Part 2 of Mann’s films Revisited
Michael Mann’s second film is an oddity, to put it lightly.
With a few small things excluded nothing about this evokes Mann. Tangerine Dream returns for this movie, but Mann never worked with the group again after. The character Captain Klaus Woermann is a Nazi who has a code that differentiates him from fellow Nazis and SS soldier. Aside from that, The Keep is a horror film. It’s not a caper or a revenge thriller. It’s not about the psyche of criminals to the extent that many of his films are. It’s also not about the police trying to catch them.
It’s a claustrophobic haunted house movie with an ancient spirit who represents the cruelty of all mankind. While all Mann movies deal with philosophy on some level, this is his only movie that deals with spirituality.
It’s also an outlier because it’s the movie that Mann had the least control over in the final cut. It’s one of a number of films from the 80’s where a studio took the film away and completely recut it into an unbelievable mess. The tragedy is that unlike say Brazil where you can watch every cut ever. The original THREE HOUR CUT of The Keep is hidden a vault never to be seen.
The Keep is Mann’s worst movie simply on the basis that his name is attached to a movie he had zero control over.
Throwing the baby out when Mann is involved isn’t an option, though. So much of this movie is crazy yet amazing. The cast includes Ian McKellen, Gabriel Byrne, and Scott Glenn – objectively three of the great actors of the last forty years – who along with Jürgen Prochnow, Robert Prosky, and Alberta Watson make up the ensemble of this movie.
The design and setting of the movie manage to feel real and fantastic at the same time. The Keep is a giant mausoleum in the middle of a small eastern European village. A mausoleum Captain Woermann so realizes was built to keep something in, not to keep others out.
We are told at the beginning that the soldiers are not to disturb the silver T shapes in the wall. As is usually the case, the enlisted men scolded for this at the beginning do exactly what they are told not to. This leads to the release of a Golem from Jewish mythology that’s the only goal is to be free so it can set the world on fire.
This becomes important when we are introduced to McKellen’s character, an expert in ancient languages from the village who is brought back to translate and catch the killer. Gabriel Byrne, an SS Major is there to investigate the claims. The pressure is put on Ian and his daughter played by Alberta Watson when they learn that Byrne will kill a villager every day the killers or killer isn’t found.

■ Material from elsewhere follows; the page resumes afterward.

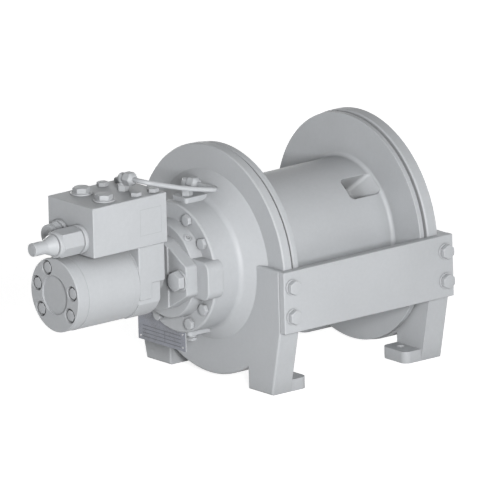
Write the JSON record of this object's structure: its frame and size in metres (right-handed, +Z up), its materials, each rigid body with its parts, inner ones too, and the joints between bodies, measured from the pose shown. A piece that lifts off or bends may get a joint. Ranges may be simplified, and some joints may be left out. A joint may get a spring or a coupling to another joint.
{
  "type": "hydraulic winch rope drum",
  "caption": "Wire rope drum of a hydraulic planetary winch: flanged drum in two cast side frames joined by tie plates, with brake housing, motor, valve block and brake pipe.",
  "frame": {"origin": "centre of the foot bolt pattern, on the undersides of the feet", "axes": "X along the drum axis with the hydraulic motor at -X; Y across, the front tie plate at -Y; +Z up"},
  "size_m": [0.5451, 0.316, 0.2865],
  "materials": {
    "grey_paint": "satin grey enamel sprayed over the assembled castings",
    "drum_paint": "satin grey enamel on the turned drum",
    "bolt_paint": "the same enamel over the bolt heads",
    "gear_steel": "ground and hardened gear steel, oiled",
    "bearing_steel": "ground bearing steel",
    "friction_lining": "sintered brake lining on a steel core",
    "spring_steel": "blackened spring steel",
    "seal_rubber": "black nitrile rubber",
    "valve_paint": "the same enamel over the valve block and its fittings",
    "plate_foil": "matt blue-grey anodised sheet",
    "rivet_metal": "bright drive rivets"
  },
  "bodies": {
    "winch_frame": {"drive_side_frame": "grey_paint", "far_side_frame": "grey_paint", "front_tie_plate": "grey_paint", "rear_tie_plate": "grey_paint", "tie_plate_bolts": "bolt_paint", "tie_plate_washers": "bolt_paint", "brake_cover": "grey_paint", "brake_cover_bolts": "bolt_paint", "brake_cover_plug": "bolt_paint", "oil_drain_plug": "bolt_paint", "brake_steel_discs": "gear_steel", "brake_disc_springs": "spring_steel", "drum_bearing_inner_ring": "bearing_steel", "far_bearing_inner_ring": "bearing_steel", "shaft_bearing_outer_ring": "bearing_steel", "second_stage_carrier": "gear_steel", "second_stage_pins": "gear_steel", "carrier_screws": "gear_steel", "far_side_trunnion": "grey_paint", "trunnion_bolts": "bolt_paint", "motor_end_cover": "grey_paint", "motor_cover_bolts": "bolt_paint", "motor_gear_ring": "grey_paint", "motor_spacer_plate": "grey_paint", "motor_housing": "grey_paint", "motor_flange_bolts": "bolt_paint", "motor_flange_washers": "bolt_paint", "valve_block": "valve_paint", "valve_block_bolts": "bolt_paint", "port_plugs": "valve_paint", "counterbalance_cartridge": "valve_paint", "cartridge_adjuster_cap": "valve_paint", "second_cartridge": "valve_paint", "valve_block_elbow": "valve_paint", "brake_port_elbow": "valve_paint", "pipe_nuts": "valve_paint", "brake_pipe": "valve_paint", "nameplate_bracket": "grey_paint", "nameplate": "plate_foil", "nameplate_rivets": "rivet_metal"},
    "rope_drum": {"drum": "drum_paint", "ring_gear": "gear_steel", "drum_bearing_outer_ring": "bearing_steel", "far_bearing_outer_ring": "bearing_steel", "drive_side_seal": "seal_rubber", "far_side_seal": "seal_rubber"},
    "first_stage_cage": {"first_stage_carrier": "gear_steel", "first_stage_pins": "gear_steel", "second_stage_sun": "gear_steel"},
    "input_line": {"input_shaft": "gear_steel", "brake_friction_discs": "friction_lining", "motor_shaft": "gear_steel", "shaft_bearing_inner_ring": "bearing_steel"},
    "release_piston": {"brake_piston": "gear_steel"},
    "stage_1_planet_1": {"first_stage_planet_1": "gear_steel"},
    "stage_2_planet_1": {"second_stage_planet_1": "gear_steel"},
    "stage_1_planet_2": {"first_stage_planet_2": "gear_steel"},
    "stage_2_planet_2": {"second_stage_planet_2": "gear_steel"},
    "stage_1_planet_3": {"first_stage_planet_3": "gear_steel"},
    "stage_2_planet_3": {"second_stage_planet_3": "gear_steel"}
  },
  "joints": [
    {"name": "drum_spin", "type": "hinge", "parent": "winch_frame", "child": "rope_drum", "pos_m": [0, 0, 0.146], "axis": [1, 0, 0], "continuous": true},
    {"name": "carrier_spin", "type": "hinge", "parent": "winch_frame", "child": "first_stage_cage", "pos_m": [0, 0, 0.146], "axis": [1, 0, 0], "continuous": true},
    {"name": "input_spin", "type": "hinge", "parent": "winch_frame", "child": "input_line", "pos_m": [0, 0, 0.146], "axis": [1, 0, 0], "continuous": true},
    {"name": "stage_2_planet_1_spin", "type": "hinge", "parent": "winch_frame", "child": "stage_2_planet_1", "pos_m": [0, 0, 0.191], "axis": [1, 0, 0], "continuous": true},
    {"name": "stage_1_planet_1_spin", "type": "hinge", "parent": "first_stage_cage", "child": "stage_1_planet_1", "pos_m": [0, 0, 0.18725], "axis": [1, 0, 0], "continuous": true},
    {"name": "stage_2_planet_2_spin", "type": "hinge", "parent": "winch_frame", "child": "stage_2_planet_2", "pos_m": [0, -0.03897, 0.1235], "axis": [1, 0, 0], "continuous": true},
    {"name": "stage_1_planet_2_spin", "type": "hinge", "parent": "first_stage_cage", "child": "stage_1_planet_2", "pos_m": [0, -0.03572, 0.12537], "axis": [1, 0, 0], "continuous": true},
    {"name": "stage_2_planet_3_spin", "type": "hinge", "parent": "winch_frame", "child": "stage_2_planet_3", "pos_m": [0, 0.03897, 0.1235], "axis": [1, 0, 0], "continuous": true},
    {"name": "stage_1_planet_3_spin", "type": "hinge", "parent": "first_stage_cage", "child": "stage_1_planet_3", "pos_m": [0, 0.03572, 0.12537], "axis": [1, 0, 0], "continuous": true},
    {"name": "brake_release", "type": "slide", "parent": "winch_frame", "child": "release_piston", "axis": [-1, 0, 0], "range_m": [0, 0.0015], "stiffness_N_per_m": 2000000, "deforming": ["brake_disc_springs"]}
  ],
  "couplings": [
    {"joint": "carrier_spin", "follows": "drum_spin", "ratio": -3},
    {"joint": "input_spin", "follows": "drum_spin", "ratio": -21},
    {"joint": "stage_2_planet_1_spin", "follows": "drum_spin", "ratio": 3},
    {"joint": "stage_1_planet_1_spin", "follows": "drum_spin", "ratio": 10.286},
    {"joint": "stage_2_planet_2_spin", "follows": "drum_spin", "ratio": 3},
    {"joint": "stage_1_planet_2_spin", "follows": "drum_spin", "ratio": 10.286},
    {"joint": "stage_2_planet_3_spin", "follows": "drum_spin", "ratio": 3},
    {"joint": "stage_1_planet_3_spin", "follows": "drum_spin", "ratio": 10.286}
  ]
}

Shortly after Ian is brought there the Golem saves his daughter from gang rape and appears to him with a Faustian bargain. He gives Ian 30 extra years of life, use of his legs and the promise of destroying the entire Nazi army if he helps him be freed.
Ian accepts, of course, not realizing the Golem won’t simply stop with Germany.
Elsewhere Scott Glenn is in bed with a woman. We meet him as he sits straight up in bed after the Golem is released. His story until he eventually gets to the village seems to be him driving on a motorcycle and killing checkpoint officers that get in his way. Once he gets there we eventually learn he’s an Immortal guardian, alive only to keep the Golem locked away – and bang hot Jewish girls who think their father is about to die.
The Keep is such a quick movie at half its original runtime that it rightly feels rushed and undercooked. While it makes some sense- NONE of it works. The closest thing I could compare this to; is if you forced Francis Ford Coppola to cut Apocalypse Now in half. It’s clear so many character motivations and arcs were left out.
It’s apparent that the Robert Prosky character whose presence is forgotten after he’s either possessed or driven crazy was meant to be become crazy gradually. We were meant to see what happens to a man of faith’s soul as the people around him he feels responsible for become lost or die. Culminating in his losing to the darkness in the keep.
Scott Glenn history with Golem as probably cut out because it was either too obtuse or bizarre for the studio to understand. Also, the love story between Glenn and Alberta was probably more than a single sex scene and two scenes of wildly disconnected dialogue.
So much of this movie was wrong, but you can see how it could have gone right. The Keep is worth watching for that reason alone.